SOMERSET, Mass. — Forty-four people face trespassing charges after being arrested Sunday at a protest in Somerset, during which they called for the shutdown of New England’s largest power plant.
On a soggy Sunday morning, 300 to 400 demonstrators began gathering at 9 a.m. at a baseball field in the shadow of Brayton Point Power Station‘s two massive cooling towers.
They came from as far away as Vermont and New Hampshire to this quiet coastal town on the south coast of Massachusetts to protest the coal-fired power plant and to demand cleaner energy sources.
“In a global sense, there’s such an urgent need to cut fossil fuels that I feel it needs to be shut down and we need to start making plans about it right now,” said Eben Bein, who took the commuter rail down from Somerville.

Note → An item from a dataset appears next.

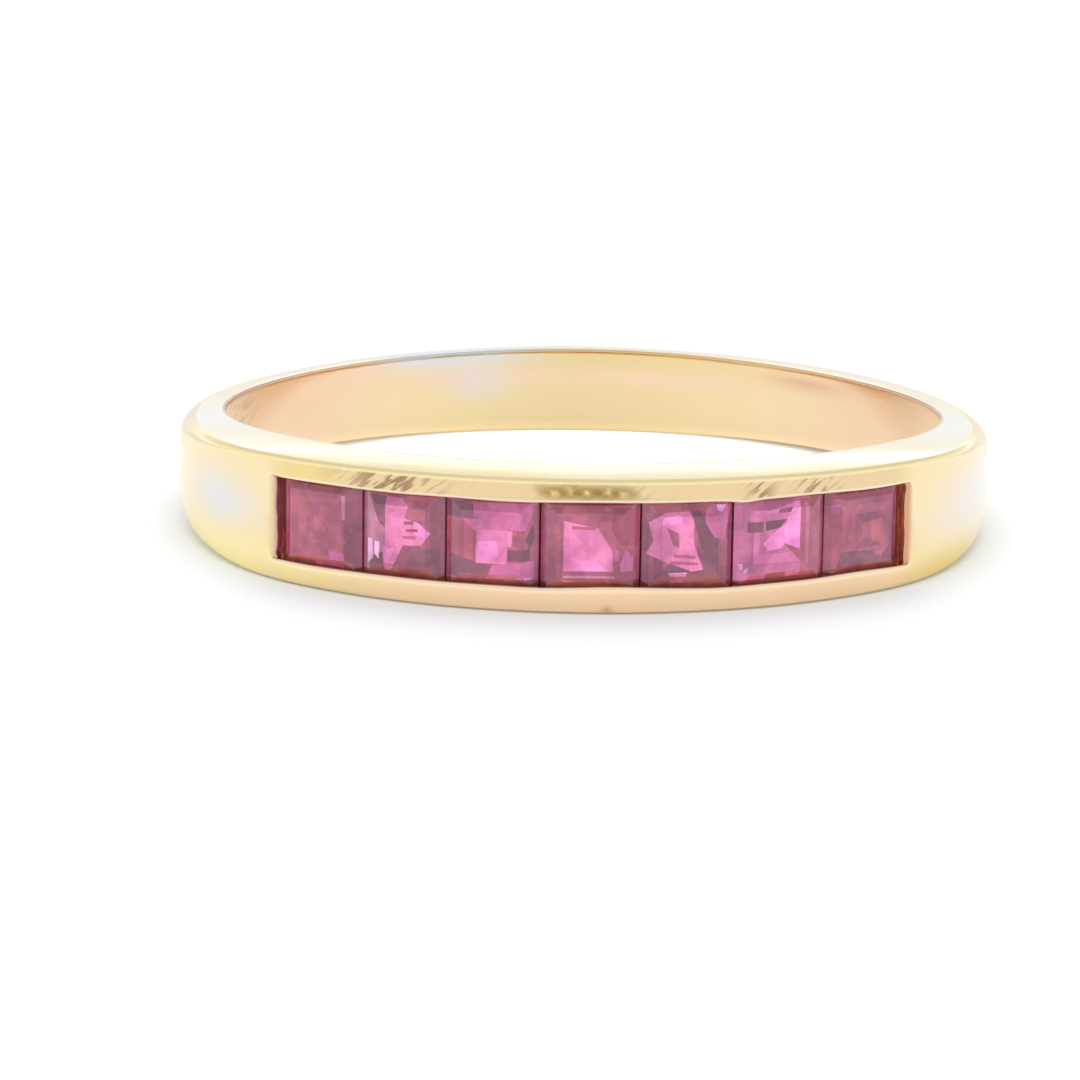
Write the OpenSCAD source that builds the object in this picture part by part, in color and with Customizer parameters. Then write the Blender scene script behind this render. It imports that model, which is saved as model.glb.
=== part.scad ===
// Channel set band: a polished gold ring with seven square stones side by side
// in one channel. It lies on its side, as it rests on a table: the floor is
// z = 0, the stones face -Y, and the origin is under the middle of the ring.
// The band is one casting; each stone is a piece of its own. Millimetres.

/* [Finger hole] */
// Inner diameter of the ring
bore_d = 16.9; // [16.5:0.1:18]

/* [Band] */
// Wall thickness of the head, where the stones are set
head_t = 1.9; // [1.85:0.05:2.2]
// Wall thickness of the shank
shank_t = 1; // [0.8:0.05:1.2]
// How much the right of the back is thicker, and the left thinner, than that
hand_filing = 0.1; // [0:0.02:0.2]
// Width of the band at the front
head_w = 2.95; // [2.85:0.05:3.3]
// Width of the band at the back
back_w = 2.1; // [1.8:0.05:2.6]
// How far the shoulders are waisted, as a share of the width
waist = 0.18; // [0:0.01:0.2]

/* [Rounding] */
// How far the outside of the head bulges over its edges
head_dome = 0.05; // [0.02:0.01:0.08]
// How far the outside of the shank bulges over its edges
shank_dome = 0.1; // [0.05:0.01:0.2]
// Rounding of the edges of the head
head_edge = 0.07; // [0.04:0.01:0.1]
// Rounding of the edges of the shoulders
shoulder_edge = 0.34; // [0.2:0.02:0.4]
// Rounding of the edges at the back
back_edge = 0.14; // [0.1:0.02:0.3]

/* [Channel] */
// Width of the channel between the two rails
mouth_w = 1.81; // [1.76:0.01:1.86]
// Bevel along the inner edge of each rail
lip_bevel = 0.09; // [0.06:0.01:0.1]
// Space between the last stone of the row and the end wall
end_gap = 0.1; // [0.05:0.01:0.2]
// Metal left under the stones
floor_t = 0.38; // [0.3:0.02:0.4]

/* [Stones] */
// Width of each stone across the row
stone_w = 2.06; // [2.02:0.01:2.1]
// Height of a stone from its girdle to its table
crown_h = 0.24; // [0.2:0.01:0.26]
// Thickness of the girdle
girdle_t = 0.06; // [0.04:0.01:0.08]
// Depth of a stone below its girdle
pavilion_h = 1.05; // [0.95:0.01:1.06]
// Play between a stone and what is beside it
play = 0.03; // [0.02:0.01:0.04]

/* [Hidden] */

GOLD = "#e9c98b";
RUBY = "#b04a70";

bore_r = bore_d / 2;
head_r = bore_r + head_t;

// Angles along the band are taken from the middle of the stones, in degrees.
// The head keeps its section up to the first, and the shank starts at the last.
head_end = 38;
shoulder_end = 94;
// The rounding of the edges swells between these angles, and dies away again.
swell_start = 43;
swell_end = 72;
fade_start = 95;
fade_end = 150;

// The two sides of the band are planes that come together towards the back, so
// half of its width at a distance y behind the axis is side_mid - side_slope * y.
side_slope = (head_w - back_w) / (head_r + bore_r + shank_t) / 2;
side_mid = head_w / 2 - side_slope * head_r;
rest_tilt = atan(side_slope);

// How the sections are drawn: the number of them round the ring, the steps in
// each rounded edge and the steps across the domed outside.
SECTIONS = 120;
EDGE_STEPS = 4;
DOME_STEPS = 8;
// How much taller than deep the rounding of an edge is
EDGE_STRETCH = 1.25;
// The sections reach this far into the finger hole before it is drilled.
DRILL_MARGIN = 0.4;

// Each stone is cut by hand: its width along the row, the share of it that the
// table takes, the shares of the pavilion's depth at which its belt and its keel
// lie, and how far the belt's corners stand out along the stone's sides.
WIDTH = 0;
TABLE = 1;
BELT = 2;
KEEL = 3;
SPREAD = 4;
STONES = [
    [2.09, 0.70, 0.25, 0.68, 0.45],
    [1.90, 0.62, 0.28, 0.62, 0.36],
    [2.00, 0.66, 0.24, 0.66, 0.50],
    [2.09, 0.68, 0.27, 0.70, 0.40],
    [1.97, 0.60, 0.30, 0.64, 0.54],
    [2.14, 0.66, 0.23, 0.60, 0.42],
    [2.07, 0.70, 0.26, 0.67, 0.48]
];

// The top of the girdle lies this far from the axis at the middle of a stone.
table_sink = 0.1;
girdle_r = head_r - table_sink - crown_h;
girdle_low = girdle_r - girdle_t;
floor_r = bore_r + floor_t;
// The stone's corners stand further from the axis than the middle of its side.
corner_rise = 0.06;
// The rails hold the stones in a groove, whose wall slopes in below the girdle.
groove_half = stone_w / 2 + play;
seat_slope = 62;
seat_half = groove_half - (girdle_low - play - floor_r) / tan(seat_slope);
// The crown is cut in two steps, and the lower one has this slope.
crown_slope = 42;
// The edges that run down from the girdle's corners to the belt have this slope,
// and the keel's sides and corners stand out from a straight run to the point.
BELT_SLOPE = 50;
KEEL_SIDE = 1.25;
KEEL_CORNER = 1.1;
groove_top = girdle_r + corner_rise + play
    + (stone_w - mouth_w) / 2 * tan(crown_slope);

// Angle of half a stone, with half of the play beside it
function half_angle(i) = atan((STONES[i][WIDTH] + play) / 2 / girdle_low);
function row_angle(i) = i == 0 ? 0 : row_angle(i - 1) + 2 * half_angle(i - 1);
row_half = row_angle(len(STONES)) / 2;
channel_half = row_half + end_gap / head_r * 180 / PI;
function stone_angle(i) = row_angle(i) + half_angle(i) - row_half;

// An ease from 0 to 1 as x goes from a to b
function ease(x, a, b) = let (u = max(0, min(1, (x - a) / (b - a)))) u * u * (3 - 2 * u);
// How far an angle is from the front, 0 to 180
function from_front(a) = a > 180 ? 360 - a : a;

// Half of the band's width at angle a and radius r
function half_width(a, r) =
    let (along = max(0, (from_front(a) - head_end) / (180 - head_end)))
    (side_mid + side_slope * r * cos(a)) * (1 - waist * pow(sin(180 * along), 2));

// Wall thickness at angle a, with the filing that makes the back uneven
function wall(a) =
    let (
        f = from_front(a),
        side = a < 180 ? 1 : -1,
        uneven = f < 90 ? 0 : side * hand_filing * pow(sin(2 * f), 2)
    )
    shank_t + uneven + (head_t - shank_t) * (1 - ease(f, head_end, shoulder_end));

// How far the outside bulges, and how deep its edges are rounded, at angle a
function dome(a) =
    head_dome + (shank_dome - head_dome) * ease(from_front(a), swell_start, swell_end);
function edge(a) =
    let (f = from_front(a))
    head_edge + (shoulder_edge - head_edge) * ease(f, swell_start, swell_end)
    - (shoulder_edge - back_edge) * ease(f, fade_start, fade_end);

// The upper half of a section at angle a, from the finger hole to the middle of
// the outside, as radius and height
function upper_half(a) =
    let (
        e = edge(a),
        outer = bore_r + wall(a),
        h = half_width(a, outer - e),
        low = h - e * EDGE_STRETCH,
        rim = outer - dome(a) * pow(low / h, 2)
    )
    concat(
        [[bore_r - DRILL_MARGIN, half_width(a, bore_r - DRILL_MARGIN)]],
        [for (i = [0:EDGE_STEPS]) let (
            t = 90 * i / EDGE_STEPS,
            r = rim - e * (1 - sin(t))
        ) [r, half_width(a, r) - e * EDGE_STRETCH * (1 - cos(t))]],
        [for (i = [1:DOME_STEPS / 2]) let (
            z = low * (1 - 2 * i / DOME_STEPS)
        ) [outer - dome(a) * pow(z / h, 2), z]]
    );
// A whole section: the upper half, then the same points below, in turn
function section(a) =
    let (upper = upper_half(a), last = len(upper) - 2)
    concat(upper, [for (i = [last:-1:0]) [upper[i][0], -upper[i][1]]]);

// The body of the band before it is drilled and cut
module blank() {
    sections = [for (i = [0:SECTIONS - 1]) section(360 * i / SECTIONS)];
    count = len(sections[0]);
    points = [for (i = [0:SECTIONS - 1], p = sections[i])
        let (a = 360 * i / SECTIONS) [p[0] * sin(a), -p[0] * cos(a), p[1]]];
    faces = [for (i = [0:SECTIONS - 1], j = [0:count - 1], k = [0, 1])
        let (
            next = (i + 1) % SECTIONS * count,
            here = i * count,
            up = (j + 1) % count
        )
        k == 0 ? [here + j, next + up, here + up] : [here + j, next + j, next + up]];
    polyhedron(points, faces, convexity = 4);
}

// The space that the stones sit in, swept along the row
module channel() {
    outside = head_r + 1;
    lip_r = head_r - lip_bevel;
    mouth = mouth_w / 2;
    half = [
        [outside, mouth + outside - lip_r],
        [lip_r, mouth],
        [groove_top, mouth],
        [groove_top, groove_half],
        [girdle_low - play, groove_half],
        [floor_r, seat_half]
    ];
    below = [for (i = [len(half) - 1:-1:0]) [half[i][0], -half[i][1]]];
    rotate([0, 0, -90 - channel_half])
        rotate_extrude(angle = 2 * channel_half, $fn = 180)
            polygon(concat(half, below));
}

// The corners of a rectangle at height z, from half of its sides
function corners(half, z) =
    [for (sx = [-1, 1], sy = [-1, 1]) [sx * half[0], sy * half[1], z]];

// The corners of stone i, with x along the row, z outwards and 0 at the girdle
function stone_corners(i) =
    let (
        cut = STONES[i],
        half = [cut[WIDTH] / 2, stone_w / 2],
        one = [1, 1],
        step_in = crown_h / 2 / tan(crown_slope),
        belt = pavilion_h * cut[BELT],
        side = half - one * belt / tan(seat_slope),
        corner = half - one * belt / tan(BELT_SLOPE),
        keel = half * (1 - cut[KEEL])
    )
    concat(
        corners(half * cut[TABLE], crown_h),
        corners(half - one * step_in, crown_h / 2),
        corners(half, 0),
        corners(half, -girdle_t),
        corners([side[0], half[1] * cut[SPREAD]], -girdle_t - belt),
        corners([half[0] * cut[SPREAD], side[1]], -girdle_t - belt),
        corners(corner, -girdle_t - belt),
        corners([keel[0] * KEEL_SIDE, 0], -girdle_t - pavilion_h * cut[KEEL]),
        corners([0, keel[1] * KEEL_SIDE], -girdle_t - pavilion_h * cut[KEEL]),
        corners(keel * KEEL_CORNER, -girdle_t - pavilion_h * cut[KEEL]),
        [[0, 0, -girdle_t - pavilion_h]]
    );

// A cut stone has no hollow, so it is all that lies between its corners.
module cut_stone(i) {
    points = stone_corners(i);
    hull() polyhedron(points, [[for (k = [0:len(points) - 1]) k]]);
}

// Turns the ring from its own axis to the side that it rests on
module at_rest() {
    translate([0, (head_t - shank_t) / 2, side_mid * cos(rest_tilt)])
        rotate([-rest_tilt, 0, 0])
            children();
}

module band() {
    color(GOLD) at_rest() difference() {
        blank();
        cylinder(h = 2 * head_w, r = bore_r, center = true, $fn = 180);
        channel();
    }
}

module stone(i) {
    color(RUBY) at_rest()
        rotate([0, 0, stone_angle(i)])
            translate([0, -girdle_r, 0])
                rotate([90, 0, 0])
                    cut_stone(i);
}

module stone_1() { stone(0); }
module stone_2() { stone(1); }
module stone_3() { stone(2); }
module stone_4() { stone(3); }
module stone_5() { stone(4); }
module stone_6() { stone(5); }
module stone_7() { stone(6); }

band();
stone_1();
stone_2();
stone_3();
stone_4();
stone_5();
stone_6();
stone_7();
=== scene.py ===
"""Looks of a channel set band: a polished gold ring that lies on its side.

The band replaces the plain casting of the frame with the same shape, finely
rounded, with hand-finished rails and end walls, whose colours paint in their
reflections and shade. Each stone replaces its plain one with the same outline, cut
into the many small facets that show through its table, whose tones paint in the
light and shade inside the stone.
The ring's sizes are in millimetres until a mesh is placed, and its angles in degrees
along the band from the middle of the stones.
"""

from __future__ import annotations

import logging
import math
from collections.abc import Callable
from dataclasses import dataclass, field
from enum import Enum
from functools import partial

import bmesh
import bpy
import numpy as np
from mathutils import Matrix, Vector


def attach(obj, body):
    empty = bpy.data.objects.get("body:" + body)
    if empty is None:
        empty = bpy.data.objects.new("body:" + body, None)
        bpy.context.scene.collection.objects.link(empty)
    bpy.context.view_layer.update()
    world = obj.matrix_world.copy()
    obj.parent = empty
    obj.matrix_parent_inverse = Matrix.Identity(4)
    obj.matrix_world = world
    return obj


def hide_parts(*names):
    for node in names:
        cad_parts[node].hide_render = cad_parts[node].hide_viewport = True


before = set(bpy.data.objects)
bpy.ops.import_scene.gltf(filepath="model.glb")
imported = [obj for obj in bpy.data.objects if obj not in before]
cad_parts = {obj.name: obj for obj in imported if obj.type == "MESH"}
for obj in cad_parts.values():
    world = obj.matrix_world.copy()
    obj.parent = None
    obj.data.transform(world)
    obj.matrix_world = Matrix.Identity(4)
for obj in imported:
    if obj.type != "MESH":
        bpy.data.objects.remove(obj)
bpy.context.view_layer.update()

LOG = logging.getLogger("channel_set_band")
MM = 0.001
WELD = 1e-4
ORIGIN = (0.0, 0.0, 0.0)
Pair = tuple[float, float]
Triple = tuple[float, float, float]
Rgba = tuple[float, float, float, float]
Numbers = "np.ndarray | float"
Value = "Wire | float | tuple[float, ...]"
FaceTest = Callable[[bmesh.types.BMFace], bool]


# ---- shader maths
@dataclass
class Wire:
    """An output socket that takes part in Python expressions."""

    graph: Graph
    socket: bpy.types.NodeSocket

    def _math(self, operation: str, first: Value, second: Value) -> Wire:
        """Adds one Math node."""
        return self.graph.add("Math", {"operation": operation}, {0: first, 1: second})

    def __add__(self, other: Value) -> Wire:
        """Adds a value."""
        return self._math("ADD", self, other)

    def __radd__(self, other: Value) -> Wire:
        """Adds this to a value."""
        return self._math("ADD", other, self)

    def __sub__(self, other: Value) -> Wire:
        """Takes a value away."""
        return self._math("SUBTRACT", self, other)

    def __rsub__(self, other: Value) -> Wire:
        """Takes this away from a value."""
        return self._math("SUBTRACT", other, self)

    def __mul__(self, other: Value) -> Wire:
        """Multiplies by a value."""
        return self._math("MULTIPLY", self, other)

    def __rmul__(self, other: Value) -> Wire:
        """Multiplies a value by this."""
        return self._math("MULTIPLY", other, self)

    def smooth(self, low: float, high: float) -> Wire:
        """Rises smoothly from 0 at one value to 1 at another."""
        limits = {"Value": self, "From Min": low, "From Max": high}
        return self.graph.add("MapRange", {"interpolation_type": "SMOOTHSTEP"}, limits)

    def sibling(self, output: int) -> Wire:
        """Gives another output of the same node."""
        return Wire(self.graph, self.socket.node.outputs[output])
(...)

For 90 minutes, demonstrators listened to environmentalists, coal miners and union activists, like Peter Knowlton, the president of the United Electrical Workers Union Northeast Region.
“We know now that the production and the dumping of these toxins was directed by corporate executives who felt it was worth the risk for cheap electrical transmission,” Knowlton said. “But when you work on the suite on the top floor you aren’t exposed to the toxins. We are on the ground floor.”
Brayton Point’s owner, Dominion Energy, wouldn’t agree to talk on tape. But, in a statement, it said that it has invested more than a billion dollars to reduce the plant’s environmental impact and that the plant is necessary to ensure energy reliability and to keep prices down.
Among the Somerset community, feelings about the plant are mixed. There are those who side with the protesters and who wish they had been there when Brayton Point was built half a century ago.
Others say the plant is key to the local economy.
Bob Clark, president of the utility workers union at Brayton Point, called the demonstrators naive.
“There’s no simple answers,” Clark said. “We want electricity. We want all these iPads and iPhones and ThinkPads and Kindles and all this and that. Well, they all take power.”
After a quarter-mile walk to the power plant, protesters in red shirts held hands as they crossed a no trespassing sign in groups of five, as the crowd cheered. They had attended an informal training session the day before and had come with the intention of getting arrested.
The arrests themselves were orderly. Somerset police said the protesters had communicated with police throughout the planning process to ensure everyone’s safety, and on the whole had been cooperative.
Dominion is actually in the process of getting out of the coal-energy business. In March, it said it was selling Brayton Point to a private equity firm based in California and New Jersey.
Correction: This post has been updated to reflect the correct number of protesters facing trespassing charges. The correct number is 44, not 45, as reported earlier.